The Lions did that all right, arriving at the media hotel at midnight following the evening kick-off for an impromptu conference to express their outrage.
There were two further press conferences the next day as video footage emerged. By that time, the South African citing officer, Willen Venter, had decided there was no case to answer for the two All Blacks, although Lions lock, Danny Grewcock, did find himself in disciplinary hot water for a biting incident (coincidentally on Mealamu later in the game) and was to be banned for two months.
‘Campbell just hacked us off’
Rage, rage, rage – but no matter the merits of the Lions complaints, it got them nowhere. In fact, the New Zealand management felt it had the opposite effect.

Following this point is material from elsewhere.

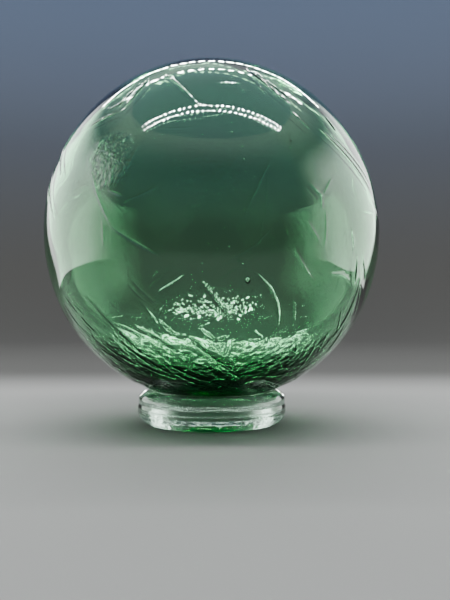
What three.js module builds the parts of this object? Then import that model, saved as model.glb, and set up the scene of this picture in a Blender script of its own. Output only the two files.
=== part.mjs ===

“Campbell was brought out here to woo New Zealanders and all he’s succeeded in doing is hacking us off,” said All Black assistant coach Steve Hansen, who had only just finished a two-year stint as Wales head coach.
“It has been counter-productive. The Tana business galvanised the whole team. There is no doubt that it was done to distract from the Lions’ own problems, hiding the things that Clive wanted hidden.”
Campbell was never a sharp-end issue for the media, nor, for the most part, for the players. It was meddlesome at the start but his presence did lend a veneer of difference.
The Lions players took it on the chin, too, although Neil Back was not alone in finding Campbell’s exhortation after the first test to be beyond the pale.
Campbell was debagged by Ireland lock Donncha O’Callaghan at one public function – japes or a lack of proper respect? Stand-in Lions captain Gareth ‘Alfie’ Thomas managed to get a word on Campbell’s phone with Tony Blair.
The tour was a car crash. The All Blacks were in their pomp. Or were allowed to be.
Woodward was pilloried for the whole mess. Perhaps it all had to be tried once – the size, the expense, the Power of Four anthem, the Alastair bloody Campbell schtick – for the Lions to realise that it should never be done in that over-the-top way again. And it hasn’t been.